Will my eating habits have to change after surgery?
That’s a great question. And the on the surface, obvious answer is yes, you’re going to have to change some of your eating habits in order to have long term success. But this is where we really take the time when a patient comes in and ask a question like this to explain what is the whole point of surgery?
What is the philosophy behind this? Surgery essentially is changing the anatomy to create a tool inside of you that’s going to amplify and maximize your efforts for weight loss. It depends on you eating well. It depends on you exercising. It depends on you leading a healthier lifestyle. If you don’t change your eating habits and go through one of the surgeries and you’re still eating fast food and other things like that, it is possible that you will lose weight, but you will not necessarily become healthy as you’re losing that weight.
Just eating less because the surgery doesn’t allow you to eat as much as you used to is not sufficient for healthy, sustained long term weight loss. What we try to do is build the right kind of habits, which include changes to the eating habits. And mostly that’s about food choices. The one big kind of technical thing that patients have to understand as well as that with a smaller stomach, which most of our surgeries are going to include a smaller stomach as part of the procedure, you cannot really eat and drink at the same time the way you did before surgery.
And the example I tell patients is usually a typical day for a non-surgical patient. Pre-surgery patient is they eat breakfast and they drink their coffee or the orange juice. They eat lunch and they drink their water, their soda, their tea, whatever. They eat dinner and they’re having something to drink at that point in time. And they typically hydrate when they’re eating right after surgery. With a stomach pouch being smaller in order for you to eat enough protein, eat enough of the vegetables, eat enough of the fruits, you typically get to focus on eating.
And then after you’re done eating, 15, 20 minutes later, 30 minutes later, you start drinking and you’ll drink between meals and kind of hydrate. That’s really kind of the only change that you have to make. No foods are completely off limits. It doesn’t mean you can never taste something that’s really delicious or a piece of cake on your birthday or other things like that.
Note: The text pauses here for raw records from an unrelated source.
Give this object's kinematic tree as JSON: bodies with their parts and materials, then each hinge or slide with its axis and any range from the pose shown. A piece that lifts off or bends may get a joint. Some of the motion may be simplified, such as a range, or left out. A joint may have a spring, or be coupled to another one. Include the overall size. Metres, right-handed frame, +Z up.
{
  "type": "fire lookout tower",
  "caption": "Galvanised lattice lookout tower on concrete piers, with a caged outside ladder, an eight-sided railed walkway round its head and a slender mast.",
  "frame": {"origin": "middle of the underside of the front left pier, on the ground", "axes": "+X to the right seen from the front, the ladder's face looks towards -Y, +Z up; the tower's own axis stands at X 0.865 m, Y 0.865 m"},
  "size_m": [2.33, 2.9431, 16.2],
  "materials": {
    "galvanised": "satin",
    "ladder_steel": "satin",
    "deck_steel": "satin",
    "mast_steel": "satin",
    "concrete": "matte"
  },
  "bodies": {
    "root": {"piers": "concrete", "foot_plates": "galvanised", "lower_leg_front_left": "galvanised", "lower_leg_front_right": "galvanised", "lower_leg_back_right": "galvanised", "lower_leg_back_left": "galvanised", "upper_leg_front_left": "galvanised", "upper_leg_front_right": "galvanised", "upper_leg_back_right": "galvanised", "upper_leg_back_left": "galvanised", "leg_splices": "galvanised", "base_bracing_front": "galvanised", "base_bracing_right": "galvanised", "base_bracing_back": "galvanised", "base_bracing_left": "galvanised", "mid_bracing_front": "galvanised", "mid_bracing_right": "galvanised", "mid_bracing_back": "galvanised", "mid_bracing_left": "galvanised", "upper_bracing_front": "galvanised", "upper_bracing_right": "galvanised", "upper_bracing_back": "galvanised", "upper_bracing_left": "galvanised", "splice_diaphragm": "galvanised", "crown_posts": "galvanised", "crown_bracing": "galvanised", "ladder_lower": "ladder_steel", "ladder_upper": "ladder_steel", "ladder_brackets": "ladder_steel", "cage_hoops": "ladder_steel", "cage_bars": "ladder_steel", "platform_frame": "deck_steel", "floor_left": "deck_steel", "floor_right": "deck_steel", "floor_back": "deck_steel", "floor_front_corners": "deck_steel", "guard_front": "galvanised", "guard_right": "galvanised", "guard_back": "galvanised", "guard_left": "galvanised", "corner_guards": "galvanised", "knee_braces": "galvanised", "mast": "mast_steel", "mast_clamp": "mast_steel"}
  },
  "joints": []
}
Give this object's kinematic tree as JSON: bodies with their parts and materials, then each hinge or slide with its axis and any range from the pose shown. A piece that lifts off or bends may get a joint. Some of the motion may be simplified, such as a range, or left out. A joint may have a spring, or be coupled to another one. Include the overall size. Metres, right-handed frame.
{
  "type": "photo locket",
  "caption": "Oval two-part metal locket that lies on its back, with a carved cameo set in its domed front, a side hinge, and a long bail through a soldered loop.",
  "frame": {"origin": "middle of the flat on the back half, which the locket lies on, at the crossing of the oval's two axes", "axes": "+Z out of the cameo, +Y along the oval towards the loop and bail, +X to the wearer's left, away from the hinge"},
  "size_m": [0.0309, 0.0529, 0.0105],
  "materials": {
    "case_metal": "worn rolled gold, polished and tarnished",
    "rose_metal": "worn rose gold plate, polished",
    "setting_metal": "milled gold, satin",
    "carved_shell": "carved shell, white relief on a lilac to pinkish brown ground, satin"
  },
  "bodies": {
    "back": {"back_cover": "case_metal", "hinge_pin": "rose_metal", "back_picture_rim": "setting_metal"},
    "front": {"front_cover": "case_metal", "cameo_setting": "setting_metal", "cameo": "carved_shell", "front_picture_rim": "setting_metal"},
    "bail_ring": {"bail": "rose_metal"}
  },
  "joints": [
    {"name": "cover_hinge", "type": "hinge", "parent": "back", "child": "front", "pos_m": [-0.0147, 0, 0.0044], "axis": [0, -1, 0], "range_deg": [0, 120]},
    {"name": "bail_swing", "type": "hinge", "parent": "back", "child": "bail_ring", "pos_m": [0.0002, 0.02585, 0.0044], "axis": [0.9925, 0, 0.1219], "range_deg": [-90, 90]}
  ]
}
But we want you to make better food choices more consistently, and that, along with increased activity, the vitamins and the tool of surgery inside your body can allow you to have fantastic lifetime results. Another common question our patients ask is do they have to go on any kind of special diet before surgery?
So they do, depending on the kind of surgery, determines the kind of diet or the length of time of the diet. So for our bariatric patients, gastric bypass and sleeve gastrectomy patients, it’s two weeks prior to surgery that they start a liquid diet. Clear liquids two days before other foregut surgeries. It can be anywhere from a week to five days to just two or three days.
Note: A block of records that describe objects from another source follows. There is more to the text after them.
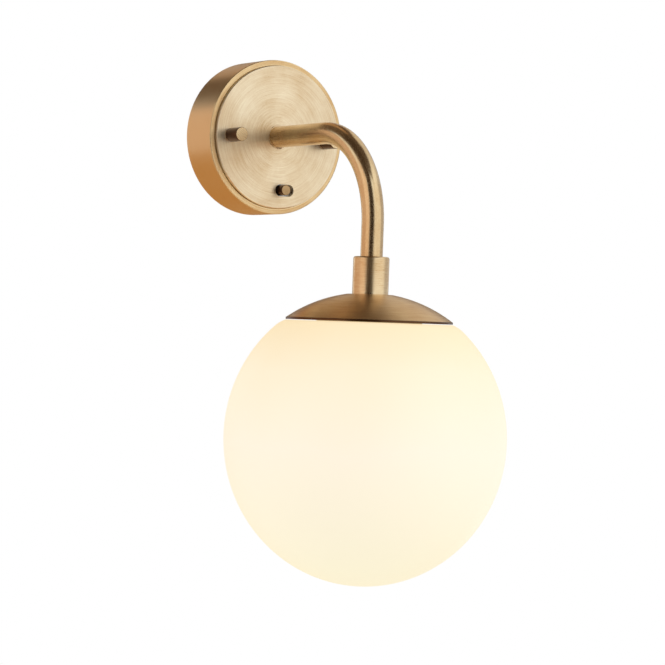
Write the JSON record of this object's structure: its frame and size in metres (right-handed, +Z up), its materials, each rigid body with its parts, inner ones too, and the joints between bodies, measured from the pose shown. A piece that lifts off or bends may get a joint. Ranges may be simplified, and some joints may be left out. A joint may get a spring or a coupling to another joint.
{
  "type": "globe wall sconce",
  "caption": "Wall sconce with a round canopy, slide switch, bent brass tube arm, domed cap and a screw-in opal glass globe.",
  "frame": {"origin": "centre of the canopy on the wall plane", "axes": "+Y into the wall, -Y out towards the room, +Z up, +X to the right for someone facing the light"},
  "size_m": [0.15, 0.2008, 0.2855],
  "materials": {
    "antique_brass_ring": "brushed round the rim, lacquered antique brass",
    "antique_brass_plate": "brushed in circles, lacquered antique brass",
    "antique_brass_tube": "brushed along the tube, lacquered antique brass",
    "antique_brass_collar": "turned, lacquered antique brass",
    "antique_brass_cap": "spun and brushed in circles, lacquered antique brass",
    "antique_brass_nut": "turned, lacquered antique brass",
    "antique_brass_knob": "turned, lacquered antique brass",
    "plain_brass": "machined, bare",
    "zinc_plated_steel": "bright zinc plate",
    "nickel_plated_brass": "nickel plate",
    "opal_glass": "matt opal, mouth blown, lit from inside",
    "frosted_diffuser": "frosted, lit",
    "white_thermoplastic": "moulded",
    "white_nylon": "moulded",
    "clear_nylon": "stamped",
    "black_nylon": "moulded",
    "brown_phenolic": "stamped board",
    "silicone_rubber": "moulded",
    "brown_insulation": "extruded",
    "blue_insulation": "extruded",
    "green_insulation": "extruded"
  },
  "bodies": {
    "fixture": {"arm_collar": "antique_brass_collar", "arm_live_wire": "brown_insulation", "arm_neutral_wire": "blue_insulation", "arm_nipple": "plain_brass", "arm_nut": "plain_brass", "arm_tube": "antique_brass_tube", "arm_washer": "zinc_plated_steel", "block_fixing_screw": "zinc_plated_steel", "bracket_studs": "zinc_plated_steel", "canopy_ring": "antique_brass_ring", "cap": "antique_brass_cap", "earth_screw": "plain_brass", "earth_tag": "plain_brass", "earth_washer": "plain_brass", "earth_wire": "green_insulation", "face_plate": "antique_brass_plate", "gallery": "zinc_plated_steel", "head_nipple": "plain_brass", "head_nut": "plain_brass", "head_washer": "zinc_plated_steel", "lamp_base": "nickel_plated_brass", "lamp_bulb": "frosted_diffuser", "lamp_driver_case": "white_thermoplastic", "lampholder_body": "white_thermoplastic", "lampholder_insert": "white_thermoplastic", "lampholder_shell": "plain_brass", "lampholder_terminals": "plain_brass", "lampholder_tongue": "plain_brass", "stud_lock_nuts": "zinc_plated_steel", "switch_base": "brown_phenolic", "switch_contacts": "plain_brass", "switch_feed_wire": "brown_insulation", "switch_frame": "zinc_plated_steel", "switch_housing": "zinc_plated_steel", "terminal_block": "white_nylon", "terminal_screws": "plain_brass", "wall_bracket": "zinc_plated_steel", "wire_bush": "black_nylon"},
    "switch_slider": {"switch_carriage": "black_nylon", "switch_bridge": "plain_brass", "switch_knob": "antique_brass_knob"},
    "globe_carrier": {"globe_seal": "silicone_rubber"},
    "globe": {"globe": "opal_glass"},
    "left_nut_carrier": {"nut_washer_left": "clear_nylon"},
    "left_nut": {"thumb_nut_left": "antique_brass_nut"},
    "right_nut_carrier": {"nut_washer_right": "clear_nylon"},
    "right_nut": {"thumb_nut_right": "antique_brass_nut"}
  },
  "joints": [
    {"name": "switch_slide", "type": "slide", "parent": "fixture", "child": "switch_slider", "axis": [1, 0, 0], "range_m": [0, 0.004]},
    {"name": "globe_travel", "type": "slide", "parent": "fixture", "child": "globe_carrier", "axis": [0, 0, -1], "range_m": [0, 0.006]},
    {"name": "globe_turn", "type": "hinge", "parent": "globe_carrier", "child": "globe", "pos_m": [0, -0.1258, -0.0982], "axis": [0, 0, -1], "range_deg": [0, 541]},
    {"name": "left_nut_travel", "type": "slide", "parent": "fixture", "child": "left_nut_carrier", "axis": [0, -1, 0], "range_m": [0, 0.0084]},
    {"name": "left_nut_turn", "type": "hinge", "parent": "left_nut_carrier", "child": "left_nut", "pos_m": [-0.031, -0.0323, -0.001], "axis": [0, -1, 0], "range_deg": [0, 4322]},
    {"name": "right_nut_travel", "type": "slide", "parent": "fixture", "child": "right_nut_carrier", "axis": [0, -1, 0], "range_m": [0, 0.0084]},
    {"name": "right_nut_turn", "type": "hinge", "parent": "right_nut_carrier", "child": "right_nut", "pos_m": [0.031, -0.0323, -0.001], "axis": [0, -1, 0], "range_deg": [0, 4322]}
  ],
  "couplings": [
    {"joint": "globe_turn", "follows": "globe_travel", "rad_per_m": 1570.8},
    {"joint": "left_nut_turn", "follows": "left_nut_travel", "rad_per_m": 8976},
    {"joint": "right_nut_turn", "follows": "right_nut_travel", "rad_per_m": 8976}
  ]
}
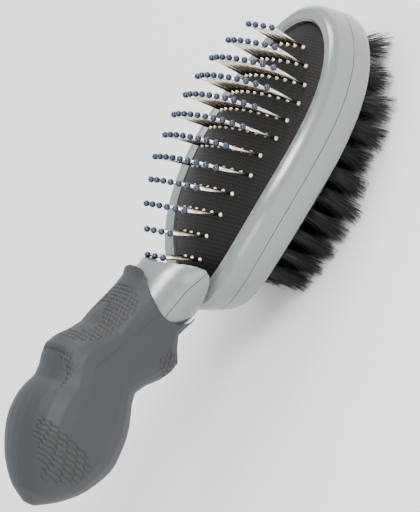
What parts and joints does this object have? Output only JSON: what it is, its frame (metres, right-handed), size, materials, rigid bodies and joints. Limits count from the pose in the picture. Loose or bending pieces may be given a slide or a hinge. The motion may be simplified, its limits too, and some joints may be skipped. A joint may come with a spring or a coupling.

But the answer is yes. You have to go on a special diet prior to surgery.
For the weight loss patients. That liquid diet, that’s two weeks. Is there anything special about the liquids or are they just drink whatever liquids they want just to stay hydrated?
So healthy liquids, low sugar liquids, it needs to be things like protein shakes, make sure it’s water, things like Powerade or Gatorade, Zero things that are low sugar. Can’t be things like Kool-Aid. It has to be healthy things. What happens if insurance doesn’t cover this surgery?
We take all major insurances. And if by any chance their insurance doesn’t have weight loss surgery benefits or they don’t meet criteria but are still medically appropriate to have surgery, we have financing available as well.